The front end is the linkage between the bow / hand interface and all the moving parts of the shot. It is vital but nowhere near as compicated as people make out...
Transcript:
I hope you’ve already seen the clip about front hand position. I am just going to take a second to really talk about what we’re going to refer to as the 'front end'. The front end with either a compound or a recurve, we are talking from here forward. It is something that novices, intermediates, even higher, have a real problem with.
Let’s make some things fairly clear to start with. There is no push ever from the front end. Everything is a reaction to drawing the bow, - recurve or compound - holding the bow at full draw. There can be no push. If there is a push, you are going to be moving this area and that is going to cause problems. You are going to be putting pressure on this wrist which we’ve talked about before and it is going to cause problems.

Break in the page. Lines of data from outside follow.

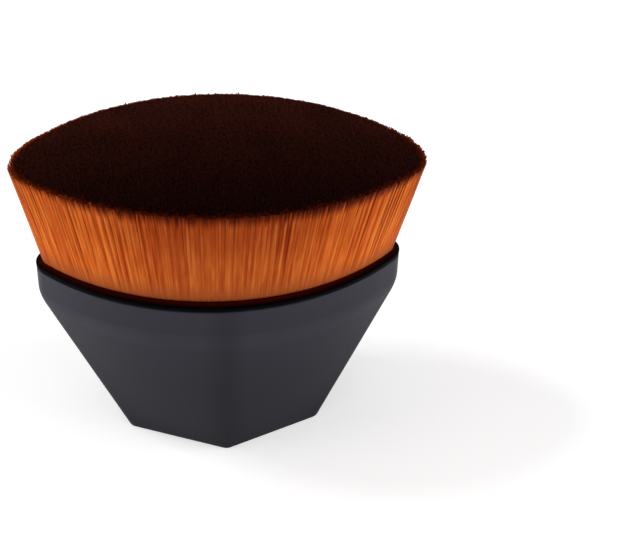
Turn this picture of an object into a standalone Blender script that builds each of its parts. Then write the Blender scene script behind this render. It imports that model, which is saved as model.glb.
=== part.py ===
"""Foundation brush: a short faceted handle with a petal-shaped head of dense bristles.

The handle is a hollow moulding that flares from a six-sided foot to a petal-shaped mouth.
A cup with a thin flange closes the mouth, and the bristle roots are potted in that cup.
Everything is in metres with +Z up: the foot stands on z = 0 with the origin under its middle,
X runs along the petal, Y across it, and the object is the same on both sides of X and of Y.
"""

import math
from dataclasses import dataclass

import bmesh
import bpy
import numpy as np

MM = 0.001

# Fits between pieces
GAP = 0.3 * MM

# Petal-shaped mouth of the handle
MOUTH_HALF_LENGTH = 27.4 * MM
MOUTH_HALF_WIDTH = 13.95 * MM
MOUTH_END_RADIUS = 2.7 * MM

# Six-sided foot of the handle: flats at both ends, an edge at the front and at the back
FOOT_HALF_LENGTH = 14.8 * MM
FOOT_FLAT_HALF_WIDTH = 8.3 * MM
FOOT_HALF_WIDTH = 14.85 * MM
FOOT_CORNER_RADIUS = 1.4 * MM
FOOT_CHAMFER = 0.3 * MM

# Handle shell: facets up to a crease, then an upright band up to the lip
SHELL_HEIGHT = 25.9 * MM
BAND_HEIGHT = 4.85 * MM
CREASE_BLEND = 1.7 * MM
SHELL_WALL = 1.6 * MM
SHELL_FLOOR = 2.0 * MM
INNER_FILLET = 0.8 * MM
LIP_WALL = 0.8 * MM
LIP_ROUND = 0.2 * MM

# Bristle cup that hangs in the mouth by its flange
CUP_WALL = 0.6 * MM
CUP_FLOOR = 0.8 * MM
CUP_DEPTH = 8.0 * MM
CUP_CHAMFER = 0.3 * MM
FLANGE_THICKNESS = 0.5 * MM
FLANGE_OVERHANG = 0.15 * MM
FLANGE_ROUND = 0.15 * MM

# Adhesive under the cup
GLUE_WIDTH = 1.5 * MM
GLUE_HEIGHT = 1.2 * MM

# Bristle head
HEAD_HALF_LENGTH = 30.3 * MM
HEAD_HALF_WIDTH = 17.6 * MM
HEAD_END_RADIUS = 7.9 * MM
HEAD_HEIGHT = 46.5 * MM
HEAD_DROP_AT_ENDS = 3.3 * MM
HEAD_DROP_AT_SIDES = 2.0 * MM
DARK_TIP_LENGTH = 2.0 * MM
ROOT_DEPTH = 3.3 * MM
SPREAD_HEIGHT = 1.1 * MM
SPREAD_INSET = 0.95 * MM
STRAND_MARGIN = 0.15 * MM
STRAND_PITCH = 2.13 * MM
STRAND_SCATTER = 0.3 * MM
COLUMN_SWAY = 0.5 * MM
COLUMN_WAVES = 4
STRAND_FILL_SHARE = 0.88
STRAND_POINT_SHARE = 0.88
GOLDEN_SHARE = (math.sqrt(5) - 1) / 2

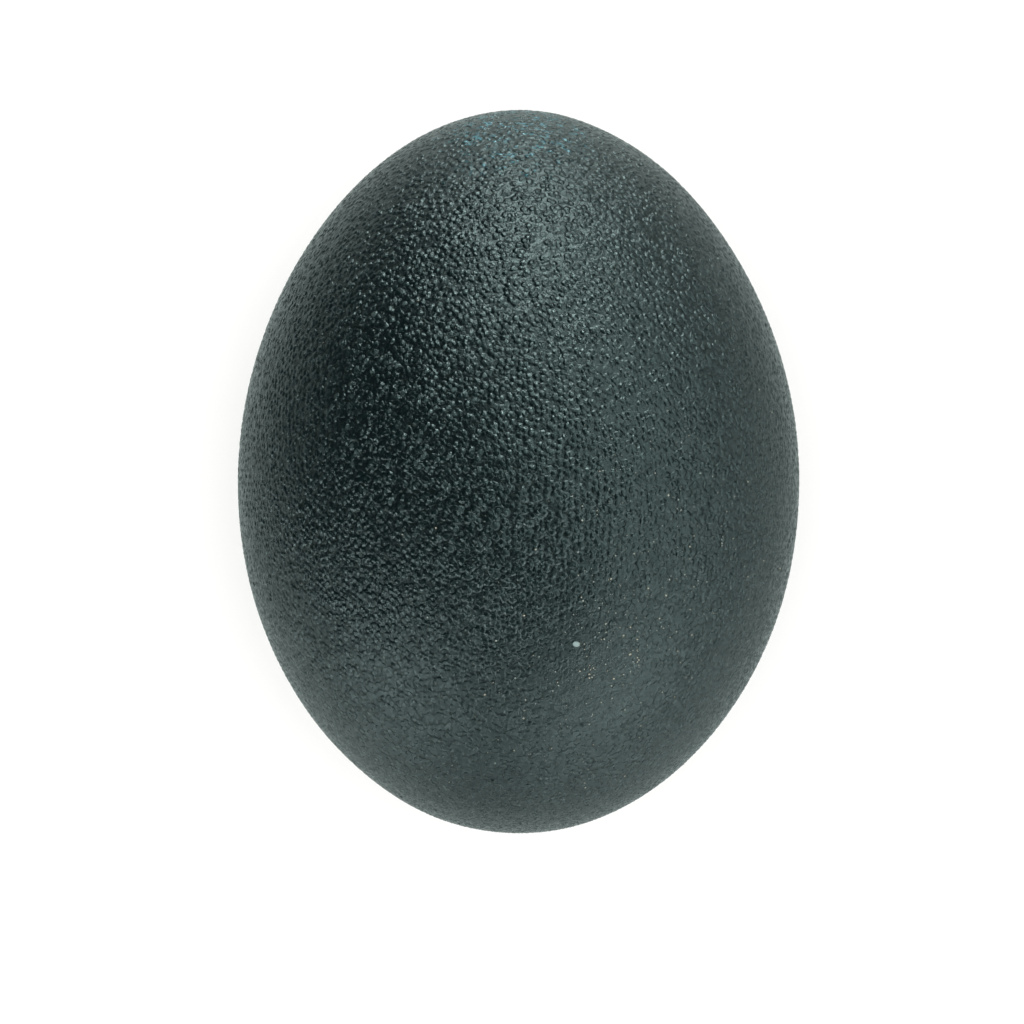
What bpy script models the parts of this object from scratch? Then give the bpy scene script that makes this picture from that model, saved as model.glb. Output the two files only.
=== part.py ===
"""Emu egg lying on its side: one turned solid with a small flat spot that it rests on.

Units are metres and +Z is up. The egg's long axis lies along Y, with its slightly narrower
end at +Y. The origin is under the middle of its length, on the surface it rests on.
"""

import math

import bpy

# Driving dimensions.
LENGTH = 0.121
BREADTH = 0.0939
REST_DEPTH = 0.0004  # how much of the belly the flat spot takes away

# The outline is Preston's egg formula. With t running from -90 to 90 degrees along the egg,
#     along = LENGTH / 2 * sin t
#     out = BREADTH / 2 * cos t * (1 + END_SKEW * sin t + END_TAPER * sin^2 t)
# A negative skew makes the sin t = +1 end the narrower one, and a negative taper makes both
# ends a little slimmer than an ellipse's.
END_SKEW = -0.032
END_TAPER = -0.0435

# How finely the solid is faceted.
RINGS = 44
SECTORS = 72

# Shell colour in linear light: a deep green, close to black.
SHELL_COLOUR = (0.030, 0.058, 0.056, 1.0)
SHELL_ROUGHNESS = 0.42


def clear_scene():
    """Remove every object, whatever scene the script is run in."""
    for old in list(bpy.data.objects):
        bpy.data.objects.remove(old, do_unlink=True)


def collection(name):
    """A new collection, linked to the scene."""
    made = bpy.data.collections.new(name)
    bpy.context.scene.collection.children.link(made)
    return made


def outline_point(t):
    """The outline at angle t, as its distance out from the axis and its place along it."""
    s = math.sin(t)
    out = BREADTH / 2 * math.cos(t) * (1 + END_SKEW * s + END_TAPER * s * s)
    return out, LENGTH / 2 * s


def outline():
    """The half outline from the narrower end down to the broader one, in the XZ plane."""
    turns = [math.pi * (0.5 - i / RINGS) for i in range(RINGS + 1)]
    points = [outline_point(t) for t in turns]
    points[0] = (0.0, LENGTH / 2)
    points[-1] = (0.0, -LENGTH / 2)
    return [(out, 0.0, along) for out, along in points]


def shell_material():
    """A hard, satin eggshell in its dark green."""
    made = bpy.data.materials.new("eggshell")
    made.use_nodes = True
    shader = made.node_tree.nodes["Principled BSDF"]
    shader.inputs["Base Color"].default_value = SHELL_COLOUR
    shader.inputs["Roughness"].default_value = SHELL_ROUGHNESS
    shader.inputs["Metallic"].default_value = 0.0
    made.diffuse_color = SHELL_COLOUR
    return made


def turned_egg(parts):
    """The half outline, turned once round by a Screw modifier and laid down along Y."""
    points = outline()
    mesh = bpy.data.meshes.new("emu_egg")
    mesh.from_pydata(points, [(i, i + 1) for i in range(RINGS)], [])
    mesh.materials.append(shell_material())
    egg = bpy.data.objects.new("emu_egg", mesh)
    parts.objects.link(egg)

    turn = egg.modifiers.new("turn", "SCREW")
    turn.axis = "Z"
    turn.angle = 2 * math.pi
    turn.steps = SECTORS
    turn.render_steps = SECTORS
    turn.use_merge_vertices = True
    turn.merge_threshold = 0.00002
    turn.use_smooth_shade = True

    # Local +Z, the narrower end, turns to +Y. The belly dips under z = 0 by the rest depth.
    widest = max(out for out, _, _ in points)
    egg.rotation_euler = (-math.pi / 2, 0.0, 0.0)
    egg.location = (0.0, 0.0, widest - REST_DEPTH)
    return egg


def cut_rest_spot(egg, cutters):
    """Slice off what reaches below z = 0, which leaves the flat spot."""
    bpy.ops.mesh.primitive_cube_add(size=1.0)
    block = bpy.context.object
    block.name = "ground_cutter"
    for holder in list(block.users_collection):
        holder.objects.unlink(block)
    cutters.objects.link(block)
    block.dimensions = (BREADTH, LENGTH, BREADTH)
    block.location = (0.0, 0.0, -BREADTH / 2)
    block.display_type = "WIRE"
    block.hide_render = True

    cut = egg.modifiers.new("rest_spot", "BOOLEAN")
    cut.operation = "DIFFERENCE"
    cut.object = block


def main():
    """Build the egg."""
    clear_scene()
    egg = turned_egg(collection("emu_egg"))
    cut_rest_spot(egg, collection("cutters"))


main()
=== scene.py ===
"""An emu egg lying on its side: a dark green shell covered in fine, flat-topped granules.

The egg's long axis lies along Y, its slightly narrower end is at +Y, and the camera looks
straight down on it. Lengths are in metres unless a name ends in _MM or _mm.
"""

import itertools
import logging
import math
from dataclasses import dataclass
from enum import Enum

import bpy
import numpy as np
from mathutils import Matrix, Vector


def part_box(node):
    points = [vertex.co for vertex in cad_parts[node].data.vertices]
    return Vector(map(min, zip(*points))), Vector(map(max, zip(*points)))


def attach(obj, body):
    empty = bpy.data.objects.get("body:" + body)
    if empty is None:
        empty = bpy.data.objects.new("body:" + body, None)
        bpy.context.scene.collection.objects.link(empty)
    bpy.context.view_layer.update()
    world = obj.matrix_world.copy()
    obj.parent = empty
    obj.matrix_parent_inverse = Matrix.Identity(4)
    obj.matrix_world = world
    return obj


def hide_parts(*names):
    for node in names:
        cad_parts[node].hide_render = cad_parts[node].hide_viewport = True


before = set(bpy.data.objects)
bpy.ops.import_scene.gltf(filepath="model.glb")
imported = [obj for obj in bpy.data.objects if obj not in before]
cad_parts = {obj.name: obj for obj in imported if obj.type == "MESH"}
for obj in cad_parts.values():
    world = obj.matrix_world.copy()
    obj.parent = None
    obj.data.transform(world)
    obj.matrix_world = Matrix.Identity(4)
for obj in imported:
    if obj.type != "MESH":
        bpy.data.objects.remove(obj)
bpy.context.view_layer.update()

log = logging.getLogger("emu_egg")
MM = 0.001
NODE = "emu_egg"


def linear(hex_colour: str) -> tuple[float, float, float, float]:
    """Turn an sRGB hex colour into linear light.

    Args:
        hex_colour: six hex digits with a leading #.

    Returns:
        Linear red, green and blue, and an alpha of 1.
    """
    parts = [int(hex_colour[i : i + 2], 16) / 255 for i in (1, 3, 5)]
    lit = [p / 12.92 if p <= 0.04045 else ((p + 0.055) / 1.055) ** 2.4 for p in parts]
    return (*lit, 1.0)


def unit(vectors: np.ndarray) -> np.ndarray:
    """Scale each vector of an (n, 3) array to length 1."""
    return vectors / np.linalg.norm(vectors, axis=-1, keepdims=True)


def add_node(tree: bpy.types.NodeTree, kind: str, settings: dict, inputs: dict) -> bpy.types.Node:
    """Add one node with its settings and links.

    Args:
        tree: the node tree of a material or the world.
        kind: the node's type without its ShaderNode prefix, such as Math.
        settings: values of the node's own properties, by name.
        inputs: a value or an output socket for each input, by name or number.

    Returns:
        The new node.
    """
    node = tree.nodes.new("ShaderNode" + kind)
    for name, value in settings.items():
        setattr(node, name, value)
    for key, value in inputs.items():
        if isinstance(value, bpy.types.NodeSocket):
            tree.links.new(value, node.inputs[key])
        else:
            node.inputs[key].default_value = value
    return node


def make_piece(
    name: str, places: np.ndarray, triangles: np.ndarray, values: dict[str, np.ndarray]
) -> bpy.types.Object:
    """Make a smooth-shaded mesh object from whole arrays.

    Args:
        name: the piece's name.
        places: (n, 3) vertex places in the row frame.
        triangles: (m, 3) vertex numbers, anticlockwise from outside.
        values: what the materials read, by attribute name: (n,) numbers for the vertices,
            (m,) numbers for the triangles or (m, 3, 3) vectors for their corners.

    Returns:
        The object, linked to the scene, with its place in its mesh.
    """
    mesh = bpy.data.meshes.new(name)
    mesh.vertices.add(len(places))
    mesh.vertices.foreach_set("co", places.astype(np.float32).ravel())
    mesh.loops.add(triangles.size)
    mesh.loops.foreach_set("vertex_index", triangles.astype(np.int32).ravel())
    mesh.polygons.add(len(triangles))
    mesh.polygons.foreach_set("loop_start", np.arange(0, triangles.size, 3, dtype=np.int32))
    for key, numbers in values.items():
        flat = numbers.astype(np.float32).ravel()
        if numbers.ndim == 3:
            mesh.attributes.new(key, "FLOAT_VECTOR", "CORNER").data.foreach_set("vector", flat)
        else:
            domain = "POINT" if len(numbers) == len(places) else "FACE"
            mesh.attributes.new(key, "FLOAT", domain).data.foreach_set("value", flat)
    mesh.update(calc_edges=True)
    mesh.validate()
    mesh.shade_smooth()
    piece = bpy.data.objects.new(name, mesh)
    bpy.context.scene.collection.objects.link(piece)
    return piece


def waves(directions: np.ndarray, length: float, count: int, seed: int) -> np.ndarray:
    """Smooth random noise over a unit ball, as a sum of plane waves.

    Each wave is sin(2 pi * (k . direction) / length + phase), with k a random unit vector. The
    sum is divided by the square root of half their number, so that it stays about -2 to 2.

    Args:
        directions: (n, 3) unit vectors.
        length: wavelength as a distance on the unit ball.
        count: how many waves are summed.
        seed: seed of the random numbers.

    Returns:
        (n,) noise values.
    """
    rng = np.random.default_rng(seed)
    ways = unit(rng.normal(size=(count, 3)))
    lengths = length * rng.uniform(0.75, 1.35, count)
    phases = rng.uniform(0, 2 * math.pi, count)
    turns = 2 * math.pi * (directions @ ways.T) / lengths + phases
    return np.sin(turns).sum(axis=1) / math.sqrt(count / 2)


class Tint(Enum):
    """The colours of the shell, the lime and the studio, as sRGB hex."""

    # Painted shade: the grooves get this colour, darker than the granules'.
    PAINTED_GROOVE_SHADE = "#02090b"
    GRANULE = "#061315"
    # Painted glints: a paler colour put on the tops of some granules.
    PAINTED_GLINT = "#414f4d"
    TEAL = "#4f93a3"
    CAST = "#cdf4f0"
    LIME = "#aca693"
    CHIP = "#768a88"
    FLOOR = "#f4f4f2"
    SKY = "#ffffff"
    GLEAM = "#e0f0ec"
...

So you are looking for a concept in bone on bone on bone, not muscle. You are looking for an idea of this fitting together as a solid unit with no need for a push at any point during the draw. I will just show you with this a couple of things that are both right and wrong. What you are looking for is no movement on this. What you see a lot of is a push. You see and people work out (and coaches tell them) to locate this front shoulder. There is no location of the front shoulder. [The] front shoulder wants to sit in a comfortable position bone, bone, bone. To put it in any other position, it is going to require you to move this joint and you have got a lot of muscle here and a lot of novices and lot of intermediate have a massive imbalance in their musculature because of this push. They literally move the ball of this bone here out of the socket and they have to hold it out of position using a lot of muscle. And it generally looks something like this, push - and now what are we going to do. You can see to start with, this is where issues of clearance and alignment come in. Absolutely nothing - the front end does nothing. It does not matter whether you want to shoot with it in line with the shoulder or you want to shoot out the way and we will talk about that a little later - but there is nothing on the front end.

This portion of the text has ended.